Output all lines exactly, with nothing added or dropped.

-- Start of DATA EXTRACT --

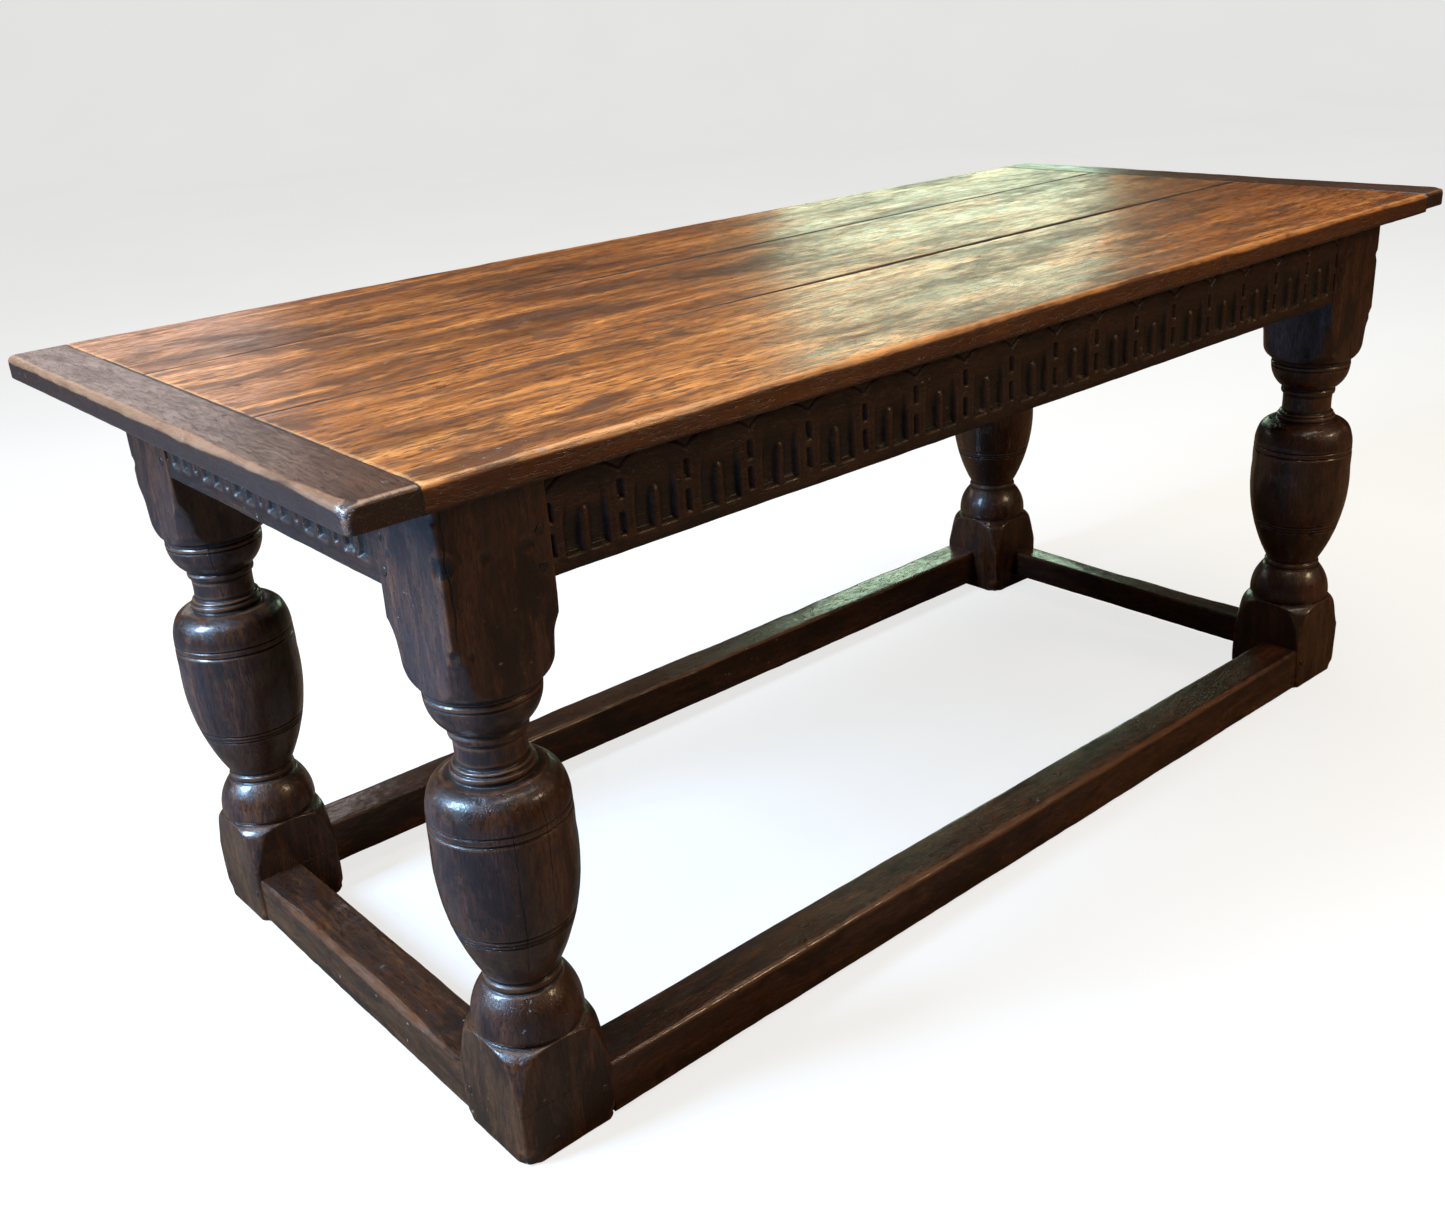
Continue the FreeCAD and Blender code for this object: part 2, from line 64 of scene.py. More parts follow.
def hashed(cell, seed):
    """A steady number from -1 to 1 for each whole-number cell."""
    c = cell.astype(np.int64).astype(np.uint32)
    h = np.uint32((seed * SEED_PRIME) % 2 ** 32)
    for axis, prime in enumerate(CELL_PRIMES):
        h = h + c[..., axis] * np.uint32(prime)
    for shift, prime in MIXERS:
        h = (h ^ (h >> np.uint32(shift))) * np.uint32(prime)
    h = h ^ (h >> np.uint32(LAST_SHIFT))
    return h.astype(np.float64) / 2 ** 31 - 1.0


def bumps(points, seed):
    """Smooth noise from -1 to 1 with bumps one unit long."""
    low = np.floor(points)
    t = points - low
    t = t * t * (3 - 2 * t)
    total = np.zeros(points.shape[:-1])
    for corner in np.ndindex(2, 2, 2):
        share = 1.0
        for axis, far in enumerate(corner):
            share = share * (t[..., axis] if far else 1 - t[..., axis])
        total += hashed(low + np.array(corner), seed) * share
    return total


def noise(points, size, seed, octaves=1):
    """Smooth noise over points in metres; size is the length of a bump, or one length per axis."""
    scaled = points / np.asarray(size, float)
    total = np.zeros(points.shape[:-1])
    weight = 1.0
    for k in range(octaves):
        total += weight * bumps(scaled + SEED_SHIFT * seed, seed + OCTAVE_SEED_STEP * k)
        scaled = scaled * OCTAVE_STEP
        weight *= 0.5
    return total


def line_noise(values, size, seed, octaves=1):
    """Smooth noise along a line of positions in metres."""
    values = np.asarray(values, float)
    points = np.stack([values, np.zeros_like(values), np.zeros_like(values)], -1)
    return noise(points, size, seed, octaves)


def smooth_step(x, low, high):
    t = np.clip((x - low) / (high - low), 0, 1)
    return t * t * (3 - 2 * t)


# ---------------------------------------------------------------- reading the CAD nodes

@functools.cache
class Felt:
    """A CAD node's surface, felt with straight probes."""

    def __init__(self, node):
        self.node = node
        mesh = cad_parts[node].data
        points = [v.co for v in mesh.vertices]
        self.tree = BVHTree.FromPolygons(points, [p.vertices for p in mesh.polygons])
        self.low, self.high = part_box(node)
        self.middle = (self.low + self.high) / 2

    def probe(self, start, direction):
        """Where a probe from start first meets the surface, or None."""
        place, _, _, _ = self.tree.ray_cast(Vector(start), Vector(direction).normalized())
        return place


# ---------------------------------------------------------------- wear

EDGE_REACH = 3  # grid steps over which an arris shows
STEADY_REACH = 8  # grid steps over which a steady curve shows
MOST_PROUD = 1.2 * MM
RUBBED_PATCH = 0.045
LONG_WAVE = 0.16
TOOL_MARK = 0.013


def ring_normals(grid):
    """Unit normals of a lofted grid of closed rings."""
    along = np.gradient(grid, axis=0)
    around = np.roll(grid, -1, axis=1) - np.roll(grid, 1, axis=1)
    normals = np.cross(around, along)
    length = np.linalg.norm(normals, axis=-1, keepdims=True)
    normals = normals / np.maximum(length, 1e-12)
    outward = grid - grid.mean(axis=1, keepdims=True)
    if (normals * outward).sum() < 0:
        normals = -normals
    return normals


def blurred(grid, reach):
    """The grid with each point averaged over its neighbours within reach steps."""
    total = np.zeros_like(grid)
    for k in range(-reach, reach + 1):
        total += np.roll(grid, k, axis=1)
    around = total / (2 * reach + 1)
    padded = np.concatenate([around[:1].repeat(reach, 0), around, around[-1:].repeat(reach, 0)])
    total = np.zeros_like(grid)
    for k in range(2 * reach + 1):
        total += padded[k:k + len(grid)]
    return total / (2 * reach + 1)


def sharpness(grid, normals, reach):
    """How far each point stands proud of its surroundings, in metres; negative in a hollow."""
    return ((grid - blurred(grid, reach)) * normals).sum(-1)


def age(grid, seed, wave, fine, edge):
    """Wear a grid: long waves and small tool marks in millimetres, and a share of each arris rubbed off."""
    normals = ring_normals(grid)
    proud = np.clip(sharpness(grid, normals, EDGE_REACH), 0, MOST_PROUD)
    patchy = 0.55 + 0.75 * noise(grid, RUBBED_PATCH, seed + 3, 2)
    loss = edge * proud * np.clip(patchy, 0.1, 1.6)
    loss = loss + MM * wave * (0.5 + 0.5 * noise(grid, LONG_WAVE, seed, 2))
    loss = loss + MM * fine * noise(grid, TOOL_MARK, seed + 7, 2)
    return grid - normals * loss[..., None]


def chipped(grid, chips):
    """Knock small hollows into the grid; each chip is a place, a radius and a depth."""
    normals = ring_normals(grid)
    loss = np.zeros(grid.shape[:-1])
    for place, radius, depth in chips:
        gap = ((grid - np.asarray(place, float)) ** 2).sum(-1) / radius ** 2
        loss = np.maximum(loss, depth * np.clip(1 - gap, 0, 1) ** 1.5)
    return grid - normals * loss[..., None]


# ---------------------------------------------------------------- lofted pieces

CAP_SHARES = (0.985, 0.93, 0.8, 0.55, 0.2)
CAP_FADES = np.array([0.8, 0.35, 0.0, 0.0, 0.0])[:, None]  # how far an end ring's fields carry over its cap
FAR_OFF = 60.0  # the value of a line's field at points well away from the line
CAP_LEVELS = {"upright": 1.0, "crack_1": FAR_OFF, "crack_2": FAR_OFF, "crack_3": FAR_OFF, "scribe": FAR_OFF}
FULL_ARRIS = 0.55 * MM


def cap_rings(ring):
    """Smaller copies of an end ring that close the end, from the largest inwards."""
    centre = ring.mean(axis=0)
    return np.array([centre + (ring - centre) * share for share in CAP_SHARES])


def linked(name, data):
    piece = bpy.data.objects.new(name, data)
    bpy.context.scene.collection.objects.link(piece)
    return piece


def stand_for(piece, node):
    """Let a piece replace a CAD node: hide the node and hang the piece under the root body."""
    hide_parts(node)
    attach(piece, "root")
    return piece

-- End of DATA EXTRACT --

TASK ANSWER:
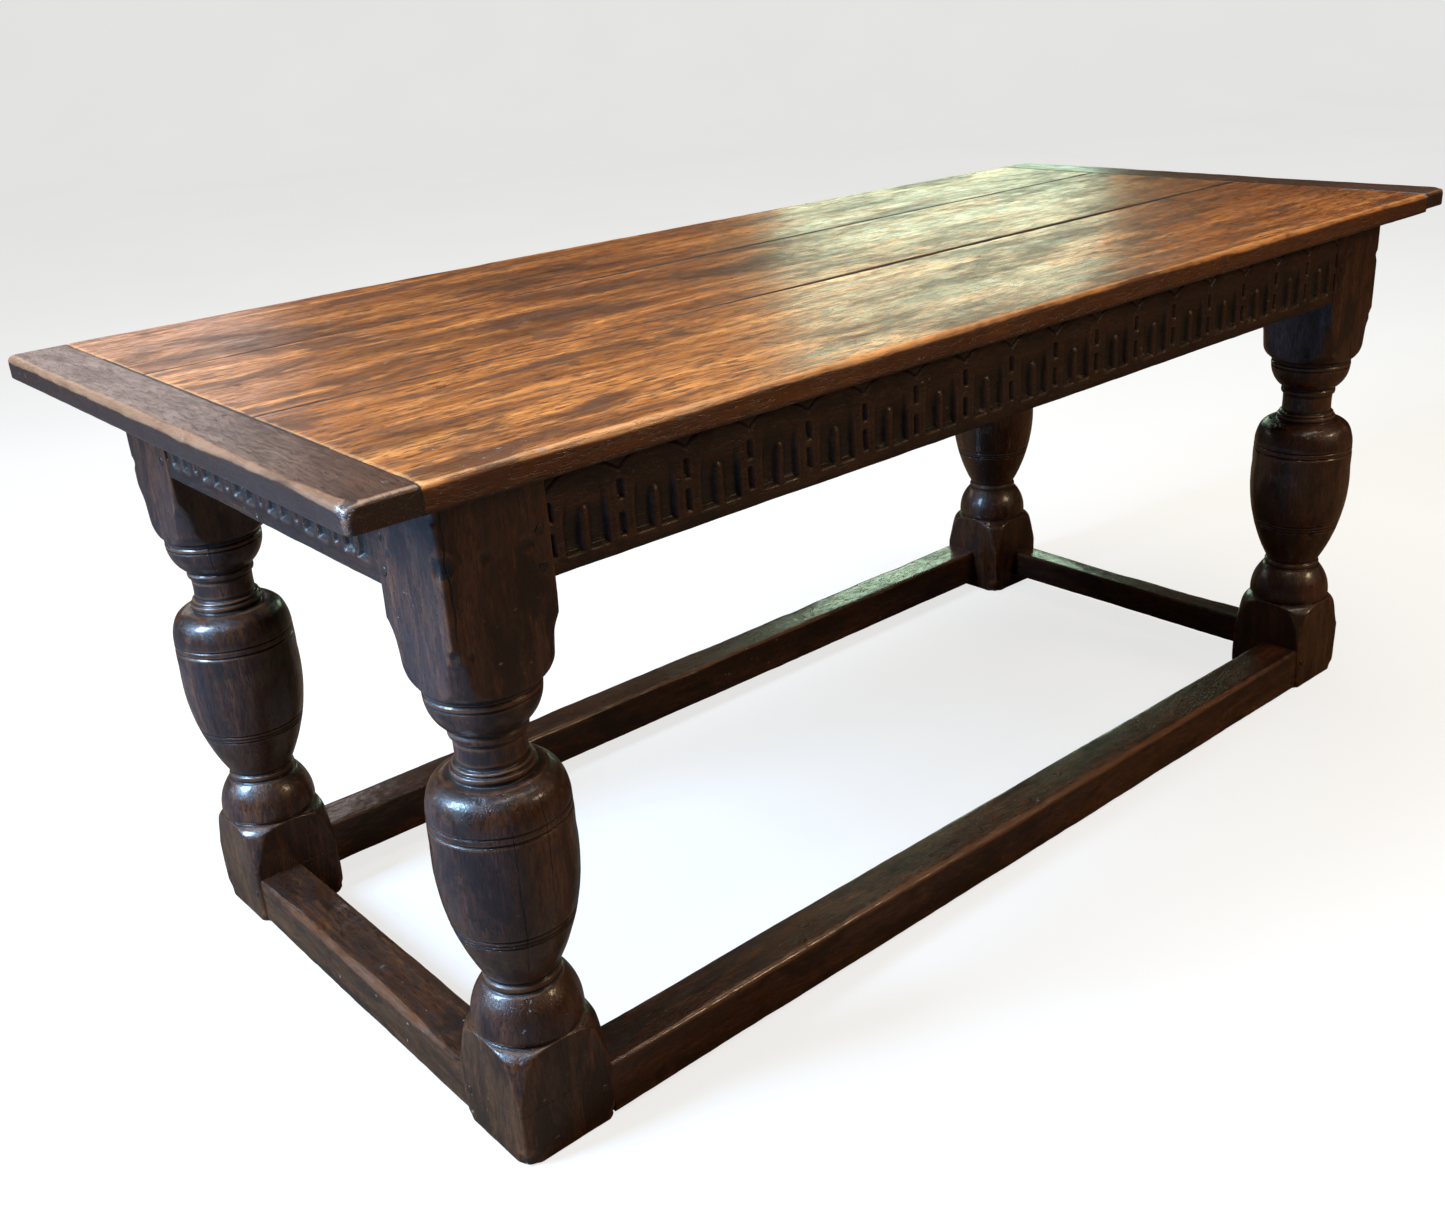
Continue the FreeCAD and Blender code for this object: part 2, from line 64 of scene.py. More parts follow.
def hashed(cell, seed):
    """A steady number from -1 to 1 for each whole-number cell."""
    c = cell.astype(np.int64).astype(np.uint32)
    h = np.uint32((seed * SEED_PRIME) % 2 ** 32)
    for axis, prime in enumerate(CELL_PRIMES):
        h = h + c[..., axis] * np.uint32(prime)
    for shift, prime in MIXERS:
        h = (h ^ (h >> np.uint32(shift))) * np.uint32(prime)
    h = h ^ (h >> np.uint32(LAST_SHIFT))
    return h.astype(np.float64) / 2 ** 31 - 1.0


def bumps(points, seed):
    """Smooth noise from -1 to 1 with bumps one unit long."""
    low = np.floor(points)
    t = points - low
    t = t * t * (3 - 2 * t)
    total = np.zeros(points.shape[:-1])
    for corner in np.ndindex(2, 2, 2):
        share = 1.0
        for axis, far in enumerate(corner):
            share = share * (t[..., axis] if far else 1 - t[..., axis])
        total += hashed(low + np.array(corner), seed) * share
    return total


def noise(points, size, seed, octaves=1):
    """Smooth noise over points in metres; size is the length of a bump, or one length per axis."""
    scaled = points / np.asarray(size, float)
    total = np.zeros(points.shape[:-1])
    weight = 1.0
    for k in range(octaves):
        total += weight * bumps(scaled + SEED_SHIFT * seed, seed + OCTAVE_SEED_STEP * k)
        scaled = scaled * OCTAVE_STEP
        weight *= 0.5
    return total


def line_noise(values, size, seed, octaves=1):
    """Smooth noise along a line of positions in metres."""
    values = np.asarray(values, float)
    points = np.stack([values, np.zeros_like(values), np.zeros_like(values)], -1)
    return noise(points, size, seed, octaves)


def smooth_step(x, low, high):
    t = np.clip((x - low) / (high - low), 0, 1)
    return t * t * (3 - 2 * t)


# ---------------------------------------------------------------- reading the CAD nodes

@functools.cache
class Felt:
    """A CAD node's surface, felt with straight probes."""

    def __init__(self, node):
        self.node = node
        mesh = cad_parts[node].data
        points = [v.co for v in mesh.vertices]
        self.tree = BVHTree.FromPolygons(points, [p.vertices for p in mesh.polygons])
        self.low, self.high = part_box(node)
        self.middle = (self.low + self.high) / 2

    def probe(self, start, direction):
        """Where a probe from start first meets the surface, or None."""
        place, _, _, _ = self.tree.ray_cast(Vector(start), Vector(direction).normalized())
        return place


# ---------------------------------------------------------------- wear

EDGE_REACH = 3  # grid steps over which an arris shows
STEADY_REACH = 8  # grid steps over which a steady curve shows
MOST_PROUD = 1.2 * MM
RUBBED_PATCH = 0.045
LONG_WAVE = 0.16
TOOL_MARK = 0.013


def ring_normals(grid):
    """Unit normals of a lofted grid of closed rings."""
    along = np.gradient(grid, axis=0)
    around = np.roll(grid, -1, axis=1) - np.roll(grid, 1, axis=1)
    normals = np.cross(around, along)
    length = np.linalg.norm(normals, axis=-1, keepdims=True)
    normals = normals / np.maximum(length, 1e-12)
    outward = grid - grid.mean(axis=1, keepdims=True)
    if (normals * outward).sum() < 0:
        normals = -normals
    return normals


def blurred(grid, reach):
    """The grid with each point averaged over its neighbours within reach steps."""
    total = np.zeros_like(grid)
    for k in range(-reach, reach + 1):
        total += np.roll(grid, k, axis=1)
    around = total / (2 * reach + 1)
    padded = np.concatenate([around[:1].repeat(reach, 0), around, around[-1:].repeat(reach, 0)])
    total = np.zeros_like(grid)
    for k in range(2 * reach + 1):
        total += padded[k:k + len(grid)]
    return total / (2 * reach + 1)


def sharpness(grid, normals, reach):
    """How far each point stands proud of its surroundings, in metres; negative in a hollow."""
    return ((grid - blurred(grid, reach)) * normals).sum(-1)


def age(grid, seed, wave, fine, edge):
    """Wear a grid: long waves and small tool marks in millimetres, and a share of each arris rubbed off."""
    normals = ring_normals(grid)
    proud = np.clip(sharpness(grid, normals, EDGE_REACH), 0, MOST_PROUD)
    patchy = 0.55 + 0.75 * noise(grid, RUBBED_PATCH, seed + 3, 2)
    loss = edge * proud * np.clip(patchy, 0.1, 1.6)
    loss = loss + MM * wave * (0.5 + 0.5 * noise(grid, LONG_WAVE, seed, 2))
    loss = loss + MM * fine * noise(grid, TOOL_MARK, seed + 7, 2)
    return grid - normals * loss[..., None]


def chipped(grid, chips):
    """Knock small hollows into the grid; each chip is a place, a radius and a depth."""
    normals = ring_normals(grid)
    loss = np.zeros(grid.shape[:-1])
    for place, radius, depth in chips:
        gap = ((grid - np.asarray(place, float)) ** 2).sum(-1) / radius ** 2
        loss = np.maximum(loss, depth * np.clip(1 - gap, 0, 1) ** 1.5)
    return grid - normals * loss[..., None]


# ---------------------------------------------------------------- lofted pieces

CAP_SHARES = (0.985, 0.93, 0.8, 0.55, 0.2)
CAP_FADES = np.array([0.8, 0.35, 0.0, 0.0, 0.0])[:, None]  # how far an end ring's fields carry over its cap
FAR_OFF = 60.0  # the value of a line's field at points well away from the line
CAP_LEVELS = {"upright": 1.0, "crack_1": FAR_OFF, "crack_2": FAR_OFF, "crack_3": FAR_OFF, "scribe": FAR_OFF}
FULL_ARRIS = 0.55 * MM


def cap_rings(ring):
    """Smaller copies of an end ring that close the end, from the largest inwards."""
    centre = ring.mean(axis=0)
    return np.array([centre + (ring - centre) * share for share in CAP_SHARES])


def linked(name, data):
    piece = bpy.data.objects.new(name, data)
    bpy.context.scene.collection.objects.link(piece)
    return piece


def stand_for(piece, node):
    """Let a piece replace a CAD node: hide the node and hang the piece under the root body."""
    hide_parts(node)
    attach(piece, "root")
    return piece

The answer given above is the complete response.